→ Problem:
Within the material below, locate the line with "record = json.load(file)" and the line with "from the frame", then return those two lines and all lines between them, exactly as written.

>> Begin

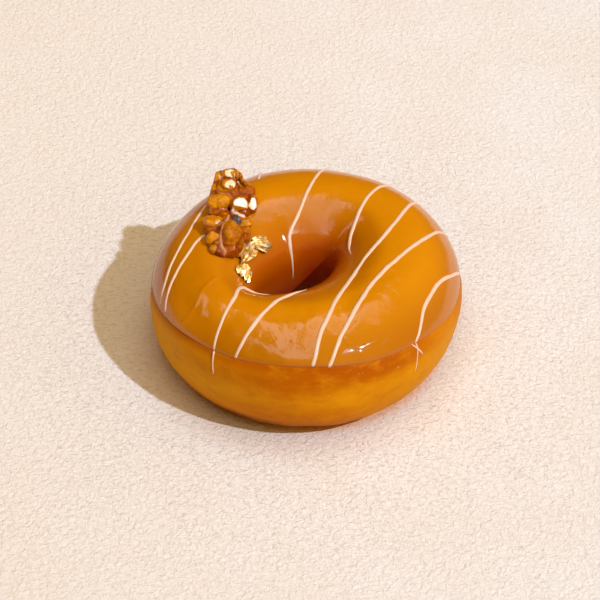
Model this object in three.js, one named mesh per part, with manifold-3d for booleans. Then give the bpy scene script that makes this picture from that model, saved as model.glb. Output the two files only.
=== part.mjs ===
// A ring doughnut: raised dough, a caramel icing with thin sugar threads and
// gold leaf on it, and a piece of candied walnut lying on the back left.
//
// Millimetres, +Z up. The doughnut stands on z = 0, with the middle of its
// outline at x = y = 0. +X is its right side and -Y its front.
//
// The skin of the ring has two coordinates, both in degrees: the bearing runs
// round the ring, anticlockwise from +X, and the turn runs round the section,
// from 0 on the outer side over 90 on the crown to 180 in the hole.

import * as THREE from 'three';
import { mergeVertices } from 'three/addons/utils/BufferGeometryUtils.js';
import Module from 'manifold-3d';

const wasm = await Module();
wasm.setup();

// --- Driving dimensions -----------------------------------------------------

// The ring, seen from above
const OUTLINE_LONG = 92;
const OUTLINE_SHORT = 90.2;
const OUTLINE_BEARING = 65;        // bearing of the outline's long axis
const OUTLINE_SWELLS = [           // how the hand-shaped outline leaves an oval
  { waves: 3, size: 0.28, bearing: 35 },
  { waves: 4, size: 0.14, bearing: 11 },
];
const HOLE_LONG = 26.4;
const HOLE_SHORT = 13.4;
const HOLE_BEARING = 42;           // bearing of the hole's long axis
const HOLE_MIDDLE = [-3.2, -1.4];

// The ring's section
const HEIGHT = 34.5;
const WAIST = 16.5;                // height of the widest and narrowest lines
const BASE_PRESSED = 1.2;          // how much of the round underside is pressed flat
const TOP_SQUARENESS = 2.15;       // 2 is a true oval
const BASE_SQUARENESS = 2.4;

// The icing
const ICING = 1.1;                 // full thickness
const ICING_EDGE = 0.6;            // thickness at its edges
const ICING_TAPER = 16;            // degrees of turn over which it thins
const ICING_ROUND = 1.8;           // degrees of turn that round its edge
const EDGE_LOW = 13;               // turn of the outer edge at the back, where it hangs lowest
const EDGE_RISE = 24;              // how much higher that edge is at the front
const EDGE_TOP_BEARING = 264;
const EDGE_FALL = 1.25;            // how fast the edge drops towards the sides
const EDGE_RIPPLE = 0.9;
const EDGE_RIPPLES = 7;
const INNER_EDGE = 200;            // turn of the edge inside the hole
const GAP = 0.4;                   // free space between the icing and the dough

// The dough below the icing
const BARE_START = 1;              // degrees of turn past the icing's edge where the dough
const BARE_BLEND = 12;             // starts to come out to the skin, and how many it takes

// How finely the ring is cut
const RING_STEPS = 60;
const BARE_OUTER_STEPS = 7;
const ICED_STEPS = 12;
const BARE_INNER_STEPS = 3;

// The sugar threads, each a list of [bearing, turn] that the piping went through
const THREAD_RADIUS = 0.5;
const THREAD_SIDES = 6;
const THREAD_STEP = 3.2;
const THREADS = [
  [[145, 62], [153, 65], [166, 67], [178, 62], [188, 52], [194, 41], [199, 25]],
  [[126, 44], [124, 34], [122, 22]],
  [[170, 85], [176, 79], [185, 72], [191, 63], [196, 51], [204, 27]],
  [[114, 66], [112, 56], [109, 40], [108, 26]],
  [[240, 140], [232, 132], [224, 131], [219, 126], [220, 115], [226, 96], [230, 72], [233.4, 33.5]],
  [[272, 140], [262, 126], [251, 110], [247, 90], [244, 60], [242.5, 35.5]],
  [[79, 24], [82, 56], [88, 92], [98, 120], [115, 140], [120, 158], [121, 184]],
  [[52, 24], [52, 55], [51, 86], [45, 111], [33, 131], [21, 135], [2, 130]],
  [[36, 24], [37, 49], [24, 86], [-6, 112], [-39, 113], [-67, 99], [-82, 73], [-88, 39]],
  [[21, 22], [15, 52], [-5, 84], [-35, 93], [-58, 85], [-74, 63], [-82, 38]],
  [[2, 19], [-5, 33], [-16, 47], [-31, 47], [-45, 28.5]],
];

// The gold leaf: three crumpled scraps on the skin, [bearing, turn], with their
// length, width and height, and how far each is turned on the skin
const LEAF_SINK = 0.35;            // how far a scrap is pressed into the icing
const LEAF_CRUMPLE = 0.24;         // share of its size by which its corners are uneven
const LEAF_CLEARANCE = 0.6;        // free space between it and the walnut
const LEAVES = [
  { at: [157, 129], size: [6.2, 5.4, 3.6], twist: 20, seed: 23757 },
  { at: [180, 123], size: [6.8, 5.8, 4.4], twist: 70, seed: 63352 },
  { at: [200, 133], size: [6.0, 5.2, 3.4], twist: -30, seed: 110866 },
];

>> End
>> Begin

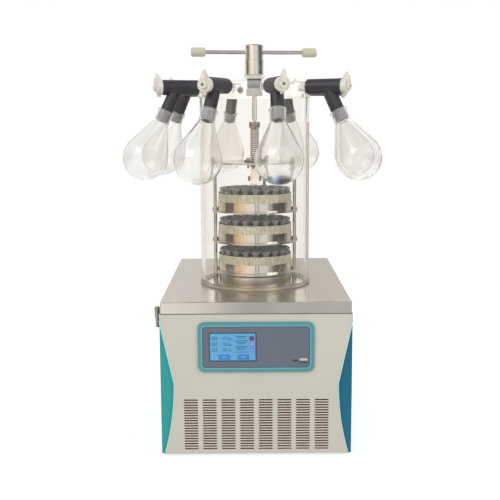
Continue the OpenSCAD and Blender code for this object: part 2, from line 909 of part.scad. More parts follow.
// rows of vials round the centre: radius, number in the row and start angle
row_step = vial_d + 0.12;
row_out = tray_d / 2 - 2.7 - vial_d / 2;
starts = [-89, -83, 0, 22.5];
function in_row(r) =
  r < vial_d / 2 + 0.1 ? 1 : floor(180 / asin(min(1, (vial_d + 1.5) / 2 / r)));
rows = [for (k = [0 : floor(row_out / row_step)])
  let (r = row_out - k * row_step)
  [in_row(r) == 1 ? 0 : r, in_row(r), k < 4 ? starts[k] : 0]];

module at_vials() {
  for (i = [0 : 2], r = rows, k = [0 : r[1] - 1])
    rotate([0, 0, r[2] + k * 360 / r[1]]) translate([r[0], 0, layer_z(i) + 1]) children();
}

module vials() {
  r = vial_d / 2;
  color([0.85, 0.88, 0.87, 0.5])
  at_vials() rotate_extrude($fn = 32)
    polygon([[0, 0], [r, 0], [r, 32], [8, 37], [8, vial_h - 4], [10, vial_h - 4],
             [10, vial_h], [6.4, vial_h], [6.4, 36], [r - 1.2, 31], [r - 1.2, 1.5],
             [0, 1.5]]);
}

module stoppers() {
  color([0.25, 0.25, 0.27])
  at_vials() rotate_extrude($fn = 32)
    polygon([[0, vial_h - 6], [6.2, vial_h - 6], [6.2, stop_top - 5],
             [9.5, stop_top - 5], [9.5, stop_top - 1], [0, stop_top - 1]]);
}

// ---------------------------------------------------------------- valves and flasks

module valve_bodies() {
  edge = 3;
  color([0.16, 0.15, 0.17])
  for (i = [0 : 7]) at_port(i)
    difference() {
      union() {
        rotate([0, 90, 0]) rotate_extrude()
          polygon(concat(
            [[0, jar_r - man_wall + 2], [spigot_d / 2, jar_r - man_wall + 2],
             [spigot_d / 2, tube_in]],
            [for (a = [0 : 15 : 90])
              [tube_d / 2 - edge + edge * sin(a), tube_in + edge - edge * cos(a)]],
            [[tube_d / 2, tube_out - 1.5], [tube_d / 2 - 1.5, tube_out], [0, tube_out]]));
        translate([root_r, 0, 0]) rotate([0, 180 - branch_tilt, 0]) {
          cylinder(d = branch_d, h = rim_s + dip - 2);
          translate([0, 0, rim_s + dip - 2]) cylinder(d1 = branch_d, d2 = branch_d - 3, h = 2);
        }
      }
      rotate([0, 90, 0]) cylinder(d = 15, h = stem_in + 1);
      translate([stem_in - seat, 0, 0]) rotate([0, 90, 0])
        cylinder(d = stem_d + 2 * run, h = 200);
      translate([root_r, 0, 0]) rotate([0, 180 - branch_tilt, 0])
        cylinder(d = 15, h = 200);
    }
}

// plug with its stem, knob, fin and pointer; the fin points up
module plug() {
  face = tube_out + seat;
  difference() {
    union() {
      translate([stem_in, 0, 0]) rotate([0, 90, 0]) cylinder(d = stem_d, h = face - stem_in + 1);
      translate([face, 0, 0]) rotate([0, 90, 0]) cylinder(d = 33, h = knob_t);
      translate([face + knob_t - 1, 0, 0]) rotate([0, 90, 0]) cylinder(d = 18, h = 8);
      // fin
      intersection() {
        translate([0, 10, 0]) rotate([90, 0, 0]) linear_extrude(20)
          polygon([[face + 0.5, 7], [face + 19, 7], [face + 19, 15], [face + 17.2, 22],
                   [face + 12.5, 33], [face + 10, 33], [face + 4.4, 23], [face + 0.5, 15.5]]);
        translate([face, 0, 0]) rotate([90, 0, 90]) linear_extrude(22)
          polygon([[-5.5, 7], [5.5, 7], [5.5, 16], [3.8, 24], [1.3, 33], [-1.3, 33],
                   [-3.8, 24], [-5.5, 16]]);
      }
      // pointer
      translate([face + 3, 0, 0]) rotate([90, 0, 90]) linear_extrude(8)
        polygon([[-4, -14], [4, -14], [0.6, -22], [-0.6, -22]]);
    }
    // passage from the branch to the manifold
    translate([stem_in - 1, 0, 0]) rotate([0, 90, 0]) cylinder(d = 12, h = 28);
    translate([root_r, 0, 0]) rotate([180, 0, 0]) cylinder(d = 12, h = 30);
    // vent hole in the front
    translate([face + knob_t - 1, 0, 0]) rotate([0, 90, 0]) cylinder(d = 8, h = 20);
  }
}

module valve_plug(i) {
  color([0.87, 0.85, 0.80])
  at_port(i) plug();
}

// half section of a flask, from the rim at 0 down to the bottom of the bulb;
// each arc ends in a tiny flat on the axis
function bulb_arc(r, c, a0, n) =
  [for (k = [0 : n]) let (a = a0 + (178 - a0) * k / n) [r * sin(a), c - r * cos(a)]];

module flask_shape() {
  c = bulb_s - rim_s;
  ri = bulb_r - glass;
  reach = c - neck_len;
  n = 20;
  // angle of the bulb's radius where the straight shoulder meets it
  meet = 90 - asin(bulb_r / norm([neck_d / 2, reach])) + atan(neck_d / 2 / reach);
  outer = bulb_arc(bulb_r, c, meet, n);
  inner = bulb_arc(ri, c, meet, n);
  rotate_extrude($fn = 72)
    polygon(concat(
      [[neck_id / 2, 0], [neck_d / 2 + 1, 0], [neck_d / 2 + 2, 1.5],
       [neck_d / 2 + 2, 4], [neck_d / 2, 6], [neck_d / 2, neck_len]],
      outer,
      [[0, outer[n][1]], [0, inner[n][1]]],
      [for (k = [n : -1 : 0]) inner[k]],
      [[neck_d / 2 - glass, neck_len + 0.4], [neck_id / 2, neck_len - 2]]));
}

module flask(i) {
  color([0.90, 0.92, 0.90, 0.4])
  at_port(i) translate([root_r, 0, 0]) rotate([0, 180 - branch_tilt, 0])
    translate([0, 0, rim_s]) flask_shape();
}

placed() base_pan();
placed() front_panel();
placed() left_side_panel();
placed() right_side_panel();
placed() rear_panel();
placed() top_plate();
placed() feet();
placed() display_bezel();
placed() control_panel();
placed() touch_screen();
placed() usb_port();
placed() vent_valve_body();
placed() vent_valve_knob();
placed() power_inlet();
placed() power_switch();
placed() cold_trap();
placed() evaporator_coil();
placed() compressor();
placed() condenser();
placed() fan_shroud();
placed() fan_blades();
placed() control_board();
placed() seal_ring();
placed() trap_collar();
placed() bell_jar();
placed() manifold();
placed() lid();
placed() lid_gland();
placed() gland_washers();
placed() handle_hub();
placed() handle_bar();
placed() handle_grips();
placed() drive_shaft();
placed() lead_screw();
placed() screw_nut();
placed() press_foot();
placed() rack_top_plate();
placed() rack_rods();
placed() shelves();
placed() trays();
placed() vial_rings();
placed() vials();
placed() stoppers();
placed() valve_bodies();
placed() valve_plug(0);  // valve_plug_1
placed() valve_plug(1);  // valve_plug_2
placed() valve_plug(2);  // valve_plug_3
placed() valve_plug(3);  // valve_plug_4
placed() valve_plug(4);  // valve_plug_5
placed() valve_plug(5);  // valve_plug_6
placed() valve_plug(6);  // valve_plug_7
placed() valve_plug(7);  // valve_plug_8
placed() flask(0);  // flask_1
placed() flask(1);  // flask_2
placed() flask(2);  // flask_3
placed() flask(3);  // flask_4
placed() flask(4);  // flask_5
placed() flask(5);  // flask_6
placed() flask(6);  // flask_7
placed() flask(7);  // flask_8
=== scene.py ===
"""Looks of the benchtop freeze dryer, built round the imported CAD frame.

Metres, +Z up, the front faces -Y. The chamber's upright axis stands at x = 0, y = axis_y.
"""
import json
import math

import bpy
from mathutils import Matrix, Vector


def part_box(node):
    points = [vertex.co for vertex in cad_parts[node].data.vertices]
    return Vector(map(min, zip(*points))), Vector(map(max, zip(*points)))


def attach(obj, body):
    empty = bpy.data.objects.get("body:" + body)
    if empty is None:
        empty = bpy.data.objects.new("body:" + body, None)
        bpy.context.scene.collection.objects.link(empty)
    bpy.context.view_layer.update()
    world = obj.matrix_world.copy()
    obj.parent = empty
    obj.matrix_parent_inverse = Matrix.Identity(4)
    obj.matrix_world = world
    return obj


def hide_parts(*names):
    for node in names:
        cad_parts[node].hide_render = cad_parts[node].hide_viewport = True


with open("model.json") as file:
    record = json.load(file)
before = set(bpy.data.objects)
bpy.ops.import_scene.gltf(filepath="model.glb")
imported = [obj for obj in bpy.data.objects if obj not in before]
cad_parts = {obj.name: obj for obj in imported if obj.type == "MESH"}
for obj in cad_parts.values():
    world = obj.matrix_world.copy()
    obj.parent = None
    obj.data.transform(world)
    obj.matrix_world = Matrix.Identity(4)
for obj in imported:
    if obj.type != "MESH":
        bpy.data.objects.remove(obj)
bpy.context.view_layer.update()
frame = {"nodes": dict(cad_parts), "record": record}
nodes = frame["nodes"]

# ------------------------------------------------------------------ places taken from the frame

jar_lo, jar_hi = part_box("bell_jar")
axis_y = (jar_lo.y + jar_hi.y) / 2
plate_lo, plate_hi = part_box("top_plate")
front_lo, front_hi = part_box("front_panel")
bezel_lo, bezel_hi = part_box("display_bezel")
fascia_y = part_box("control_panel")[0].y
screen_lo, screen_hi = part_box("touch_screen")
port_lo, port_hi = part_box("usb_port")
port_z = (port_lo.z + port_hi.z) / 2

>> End
>> Begin

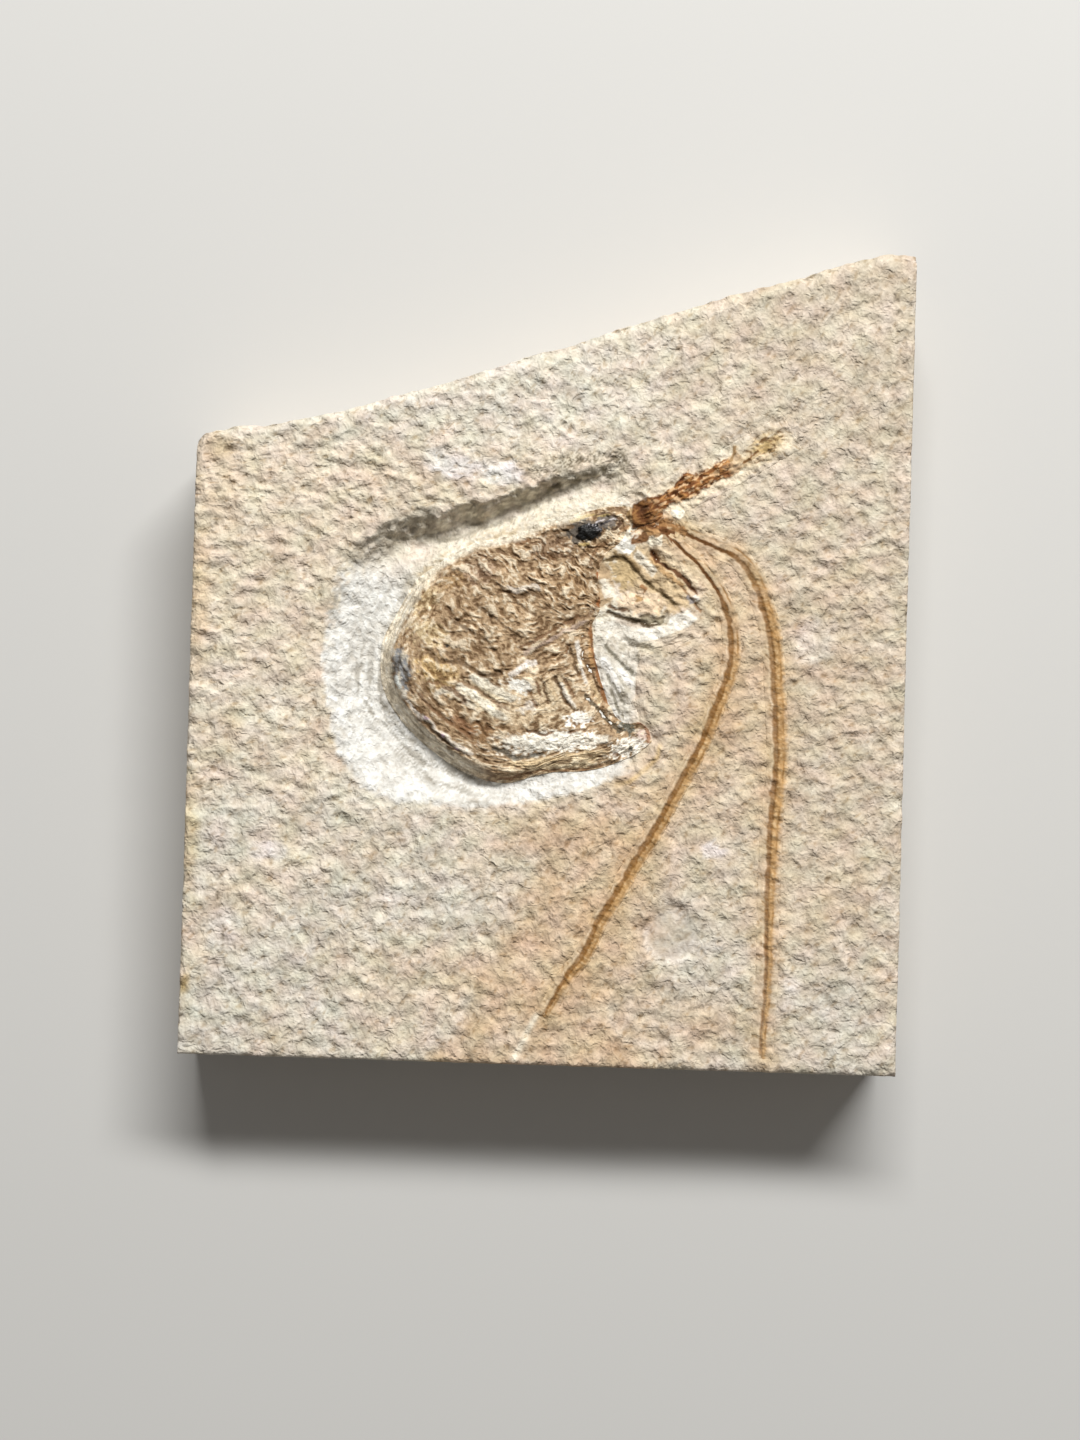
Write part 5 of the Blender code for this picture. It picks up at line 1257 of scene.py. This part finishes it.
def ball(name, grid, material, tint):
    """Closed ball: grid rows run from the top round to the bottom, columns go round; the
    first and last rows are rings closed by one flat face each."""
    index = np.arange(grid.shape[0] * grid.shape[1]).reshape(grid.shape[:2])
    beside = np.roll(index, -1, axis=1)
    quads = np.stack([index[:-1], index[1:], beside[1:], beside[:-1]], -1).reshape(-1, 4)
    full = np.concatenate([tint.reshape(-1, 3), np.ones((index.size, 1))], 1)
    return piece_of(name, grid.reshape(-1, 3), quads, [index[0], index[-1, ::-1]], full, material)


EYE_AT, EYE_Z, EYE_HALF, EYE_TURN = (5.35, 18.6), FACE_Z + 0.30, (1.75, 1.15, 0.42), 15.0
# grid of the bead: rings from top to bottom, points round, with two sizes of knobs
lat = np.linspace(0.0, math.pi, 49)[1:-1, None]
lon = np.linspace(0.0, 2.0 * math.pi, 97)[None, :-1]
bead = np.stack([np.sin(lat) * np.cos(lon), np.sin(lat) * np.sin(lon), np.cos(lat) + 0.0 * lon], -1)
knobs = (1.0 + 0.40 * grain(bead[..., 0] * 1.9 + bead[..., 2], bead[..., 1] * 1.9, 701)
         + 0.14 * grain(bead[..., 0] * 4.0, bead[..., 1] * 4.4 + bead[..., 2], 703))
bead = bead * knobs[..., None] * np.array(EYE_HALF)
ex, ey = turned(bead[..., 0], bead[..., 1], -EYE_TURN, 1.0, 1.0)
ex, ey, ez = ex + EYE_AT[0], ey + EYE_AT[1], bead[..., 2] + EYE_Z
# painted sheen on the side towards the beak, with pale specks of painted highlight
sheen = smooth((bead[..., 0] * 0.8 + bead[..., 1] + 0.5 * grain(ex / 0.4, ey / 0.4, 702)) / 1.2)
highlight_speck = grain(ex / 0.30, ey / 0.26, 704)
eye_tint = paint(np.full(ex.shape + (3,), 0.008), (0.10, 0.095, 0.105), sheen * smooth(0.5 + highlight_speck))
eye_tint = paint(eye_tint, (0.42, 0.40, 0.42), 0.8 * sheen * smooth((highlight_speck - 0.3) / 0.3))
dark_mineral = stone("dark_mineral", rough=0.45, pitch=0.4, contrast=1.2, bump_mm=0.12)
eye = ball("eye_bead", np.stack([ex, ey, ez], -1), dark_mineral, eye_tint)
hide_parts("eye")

>> End

→ Exercise response:
    record = json.load(file)
before = set(bpy.data.objects)
bpy.ops.import_scene.gltf(filepath="model.glb")
imported = [obj for obj in bpy.data.objects if obj not in before]
cad_parts = {obj.name: obj for obj in imported if obj.type == "MESH"}
for obj in cad_parts.values():
    world = obj.matrix_world.copy()
    obj.parent = None
    obj.data.transform(world)
    obj.matrix_world = Matrix.Identity(4)
for obj in imported:
    if obj.type != "MESH":
        bpy.data.objects.remove(obj)
bpy.context.view_layer.update()
frame = {"nodes": dict(cad_parts), "record": record}
nodes = frame["nodes"]

# ------------------------------------------------------------------ places taken from the frame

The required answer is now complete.